Equally significant for New Delhi is the China’s growing amphibious warfare capability. After Beijing announced its defense white paper in May 2015, recent PLA-N exercises have had an amphibious component, including ground assault drills by marine forces. Chinese naval contingents have conducted a series of island defense exercises this year, deploying dedicated amphibious task-forces in the Western and Far-Eastern Pacific. Even PLA-N anti-piracy deployments in the Indian Ocean have included the Type-71 class amphibious vessels, suggesting an aspiration for greater littoral presence. Indian analysts point out that China’s growing expeditionary capability can only be counteracted by the United States’ substantial amphibious assets, which is why the Malabar this year is reported to have laid emphasis on littoral operations.

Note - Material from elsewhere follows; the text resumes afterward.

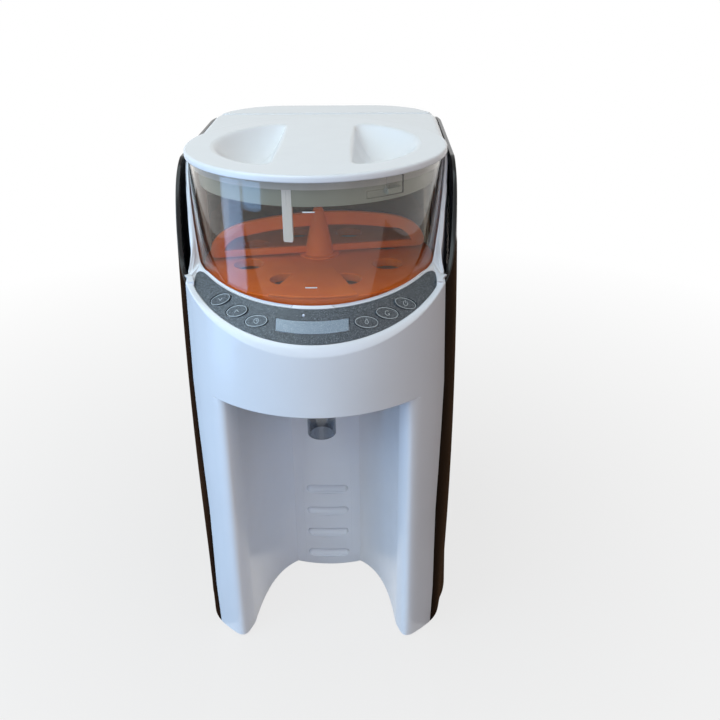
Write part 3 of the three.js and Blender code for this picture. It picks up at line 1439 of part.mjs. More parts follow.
// Tubes from the tank's valve to the pump, on to the heater, and up to the nozzle in the head
function pipes() {
  const heaterPortZ = heaterTopZ + portLength;
  const heaterInX = heaterOffset - heaterPortOffset;
  const heaterOutX = heaterOffset + heaterPortOffset;
  const pumpInY = pumpY + pumpPortOffset;
  const pumpOutY = pumpY - pumpPortOffset;
  const nozzleY = bowlY - nozzleOffset;
  const nozzleZ = gearPlateZ + gearPlateThickness + seatGap + nozzleHeadHeight / 2;
  const nozzleX = nozzleAside + nozzleHeadRadius;
  const inlet = [
    [0, seatPortY, seatPortZ - seatGap],
    [0, seatPortY, seatPortZ - 4 * tubeRadius],
    [-pumpOffset / 2, (seatPortY + pumpY) / 2 + 2 * pumpRadius, seatPortZ - 6 * tubeRadius],
    [-pumpOffset, pumpInY + 2 * tubeRadius, portTopZ + 5 * tubeRadius],
    [-pumpOffset, pumpInY, portTopZ + 2 * tubeRadius],
    [-pumpOffset, pumpInY, portTopZ + seatGap],
  ];
  const feed = [
    [-pumpOffset, pumpOutY, portTopZ + seatGap],
    [-pumpOffset, pumpOutY, portTopZ + 3 * tubeRadius],
    [0, (pumpY + heaterY) / 2 - pumpPortOffset, heaterPortZ + 3 * tubeRadius],
    [heaterInX, heaterY, heaterPortZ + 3 * tubeRadius],
    [heaterInX, heaterY, heaterPortZ + seatGap],
  ];
  const outlet = [
    [heaterOutX, heaterY, heaterPortZ + seatGap],
    [heaterOutX, heaterY, heaterPortZ + 8 * tubeRadius],
    [heaterOutX, bowlY + gearPlateHalfWidth, gearPlateZ - 4 * tubeRadius],
    [gearPlateHalfWidth + 3 * tubeRadius, bowlY, nozzleZ],
    [gearPlateHalfWidth, nozzleY + 2 * tubeRadius, nozzleZ],
    [nozzleX + 2 * tubeRadius, nozzleY, nozzleZ],
    [nozzleX + seatGap, nozzleY, nozzleZ],
  ];
  return Object.entries({ inlet_tube: inlet, pump_tube: feed, outlet_tube: outlet }).map(([name, points]) =>
    mesh(name, pipe(points), "silicone"),
  );
}

const formulaMaker = new THREE.Group();
formulaMaker.add(
  mesh("front_shell", frontShell(), "white"),
  mesh("stand_rack", standRack(), "white"),
  mesh("rear_housing", rearHousing(), "black"),
  mesh("top_deck", topDeck(), "white"),
  mesh("base_plate", basePlate(), "nylon"),
  ...feet(),
  mesh("head_floor", headFloor(), "white"),
  mesh("control_panel", controlPanel(), "slate"),
  mesh("lcd_window", windowLens(), "glass"),
  mesh("display_module", displayModule(), "nylon"),
  mesh("status_led", statusLed(), "led"),
  mesh("key_board_left", keyBoard(-1), "board"),
  mesh("key_board_right", keyBoard(1), "board"),
  ...keys(),
  groupAt(
    0,
    bowlY,
    mesh("cradle_plate", cradlePlate(), "white"),
    mesh("shaft_bushing", shaftBushing(), "acetal"),
    mesh("gear_plate", gearPlate(), "nylon"),
    mesh("powder_container", powderBowl(), "smoke"),
    mesh("wiper_plate", wiperPlate(), "orange"),
    mesh("dosing_wheel", dosingWheel(), "orange"),
    mesh("stirring_wheel", stirringWheel(), "orange"),
    mesh("powder_lid", powderLid(), "white"),
    mesh("lid_seal", lidSeal(), "silicone"),
    mesh("drive_gear", driveGear(), "acetal"),
    mesh("drive_shaft", driveShaft(), "steel"),
  ),
  groupAt(
    0,
    bowlY - outletOffset,
    mesh("powder_chute", powderChute(), "white"),
    mesh("outlet_seal", outletSeal(), "silicone"),
  ),
  groupAt(
    0,
    bowlY + gearCentres,
    mesh("drive_motor", driveMotor(), "steel"),
    mesh("motor_pinion", motorPinion(), "acetal"),
  ),
  groupAt(nozzleAside, bowlY - nozzleOffset, mesh("water_nozzle", waterNozzle(), "steel")),
  groupAt(
    0,
    bowlY - funnelOffset,
    mesh("mixing_funnel", mixingFunnel(), "greyClear"),
    mesh("funnel_cover", funnelCover(), "greyClear"),
    mesh("funnel_rail_left", funnelRail(-1), "nylon"),
    mesh("funnel_rail_right", funnelRail(1), "nylon"),
    mesh("funnel_switch", funnelSwitch(), "nylon"),
  ),
  mesh("water_tank", waterTank(), "smoke"),
  mesh("tank_lid", tankLid(), "white"),
  mesh("valve_seat", valveSeat(), "nylon"),
  groupAt(
    0,
    valveY,
    mesh("valve_plunger", valvePlunger(), "acetal"),
    mesh("valve_guide", valveGuide(), "acetal"),
    mesh("valve_cage", valveCage(), "acetal"),
    mesh("valve_spring", valveSpring(), "steel"),
  ),
  groupAt(-pumpOffset, pumpY, mesh("water_pump", waterPump(), "nylon")),
  groupAt(heaterOffset, heaterY, mesh("water_heater", waterHeater(), "steel")),
  groupAt(boardX, boardY, mesh("power_board", powerBoard(), "board")),
  mesh("cord_gland", cordGland(), "rubber"),
  ...pipes(),
);

export default formulaMaker;
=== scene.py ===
import json
import math

import bmesh
import bpy
from mathutils import Matrix, Vector

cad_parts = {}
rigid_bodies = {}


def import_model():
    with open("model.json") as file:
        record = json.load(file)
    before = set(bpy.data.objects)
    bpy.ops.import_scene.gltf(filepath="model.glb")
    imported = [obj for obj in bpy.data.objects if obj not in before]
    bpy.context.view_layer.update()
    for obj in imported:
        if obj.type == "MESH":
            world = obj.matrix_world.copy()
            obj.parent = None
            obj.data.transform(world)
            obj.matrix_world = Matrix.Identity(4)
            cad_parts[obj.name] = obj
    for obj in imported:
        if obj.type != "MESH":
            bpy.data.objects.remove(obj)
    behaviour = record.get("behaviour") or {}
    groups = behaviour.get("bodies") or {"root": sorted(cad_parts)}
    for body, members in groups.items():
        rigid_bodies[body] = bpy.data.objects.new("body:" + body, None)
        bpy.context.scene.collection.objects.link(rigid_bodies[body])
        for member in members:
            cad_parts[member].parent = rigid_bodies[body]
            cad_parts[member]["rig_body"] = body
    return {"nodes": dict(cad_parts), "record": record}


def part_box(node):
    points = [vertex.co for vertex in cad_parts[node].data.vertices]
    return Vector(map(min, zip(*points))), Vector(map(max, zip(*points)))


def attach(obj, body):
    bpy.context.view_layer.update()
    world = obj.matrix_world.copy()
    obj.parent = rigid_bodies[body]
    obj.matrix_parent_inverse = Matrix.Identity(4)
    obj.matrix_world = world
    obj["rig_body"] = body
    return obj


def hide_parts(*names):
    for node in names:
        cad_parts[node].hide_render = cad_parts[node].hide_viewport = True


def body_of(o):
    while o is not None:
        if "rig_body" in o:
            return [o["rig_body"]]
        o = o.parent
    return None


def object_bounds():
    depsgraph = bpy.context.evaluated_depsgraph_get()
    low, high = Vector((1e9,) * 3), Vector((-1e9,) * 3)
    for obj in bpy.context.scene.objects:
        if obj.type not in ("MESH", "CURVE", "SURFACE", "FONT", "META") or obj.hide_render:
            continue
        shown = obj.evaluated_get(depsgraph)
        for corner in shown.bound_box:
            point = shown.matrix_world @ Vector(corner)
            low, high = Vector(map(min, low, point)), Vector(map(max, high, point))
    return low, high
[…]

India’s reliance on the United States to curtail China’s Indian Ocean ambitions, however, has a significant downside. With the U.S. Navy now conducting maritime patrols within the 12-mile territorial zone around China’s recently reclaimed islands in the disputed Spratly archipelago, maritime tensions in the Pacific are at an all-time high. In response to Washington’s rebalance to Asia, Beijing has hardened its maritime posture in the Western Pacific. From an Indian perspective, the United States’ endorsement of “freedom of navigation” patrols in the South China Sea might leave China with little option but to expand its military maritime presence in the wider Indo-Pacific – if only to show the U.S. and its allies that Chinese maritime power cannot be contained within China’s near-seas.

As India reorients its maritime posture to cater to the new realities of Asia, there is a realization that maritime stability remains hostage to the growing overlap of the strategic ambitions of regional states. India’s maritime managers are acutely conscious of the likelihood of future contingencies arising out of greater strategic imbalances in the Asian commons. The Malabar-2015 and AUSINDEX, therefore, need to be seen as part of a broader collective effort to preserve the balance of maritime power in the Indo-Pacific littorals.